From 2014 to 2017, we implemented a pilot project in Adi-Harush camp, where more than 8.000 Eritrean refugees where leaving.
Since the resources were limited and it was our first experience, the project focused in the national grid extension to the communal services in the camp, as well as the installation of street lighting, in order to maximize the impact of the intervention and reach as much population as possible.
Concretely, we connected 14 communal services to the grid, including the primary school, the health centre, communal kitchens, etc.
Regarding the communal kitchens, they are installations that have around 10 electrical stoves and that allow a high proportion of the population to cook the Ethiopian traditional bread, the injera.
In addition, we installed over 2 km of street lighting in the main roads of the camp.
The process for the implementation was: first the technical staff of the companies provided theoretical training to a group of refugees and hosts.

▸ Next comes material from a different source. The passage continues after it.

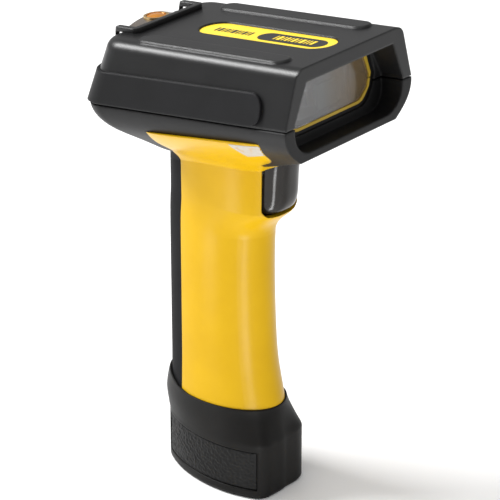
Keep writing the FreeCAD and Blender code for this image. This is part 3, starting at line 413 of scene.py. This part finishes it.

Then, the practical training consisted in the actual installation of the equipment in the camp, and finally we created a group of operators to be in charge of the maintenance of the installations.

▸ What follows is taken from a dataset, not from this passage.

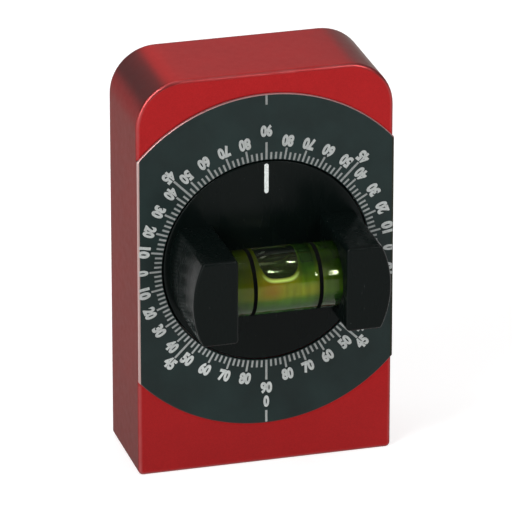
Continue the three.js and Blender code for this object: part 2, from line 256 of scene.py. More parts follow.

The main impacts of the intervention were: reduction in the deforestation and CO2 emissions due to the use of the communal kitchens, reduction in the fuel cost of the implementing partners that run the communal facilities with diesel generators and a reduction in the number of robberies during the night.
Fase II
After the experience of the pilot project, we are scaling it up to the four Shire refugee camps and their host communities under the Trust Fund of the European Union for the Horn of Africa.
This project started in 2018 and will finish by 2021, and have two main components: one on-grid and one off-grid.
The on-grid component will consist in the connection to the grid of all the remaining communal services in the camps, as well as in the installation of over 20 km of street lighting in the refugee camps and some areas of the host community, with a similar approach to the pilot project.
In addition, we carried out an assessment about the energy consumption in the businesses in the camp, and we found that there is a huge expenditure in electricity service for high-energy demand businesses, like restaurants, cinemas or barberries.
Some of these businesses, as a first experience in the camps, will be connected to the national grid.
Taking into account the shortage of power in the country, and trying to overload the gird in the area around the camps, small businesses like shops and households will be targeted with the off-grid component.
Since they have a limited electricity demand, the solution we chose is to provide the service through solar home systems.
The SHS will provide service for two lights, mobile charge and small appliances like TV, radio or fan.
This will be done through the creation of refugees and hosts-owned micro-business that will carry out the maintenance and operation of the SHS.
For that, the users will pay a monthly fee for the use of the system, not for the ownership.
In this way, since the users pay for the service and not for the product, if the connection to the grid can be extended to the household level, the SHS can be transferred to other population in need.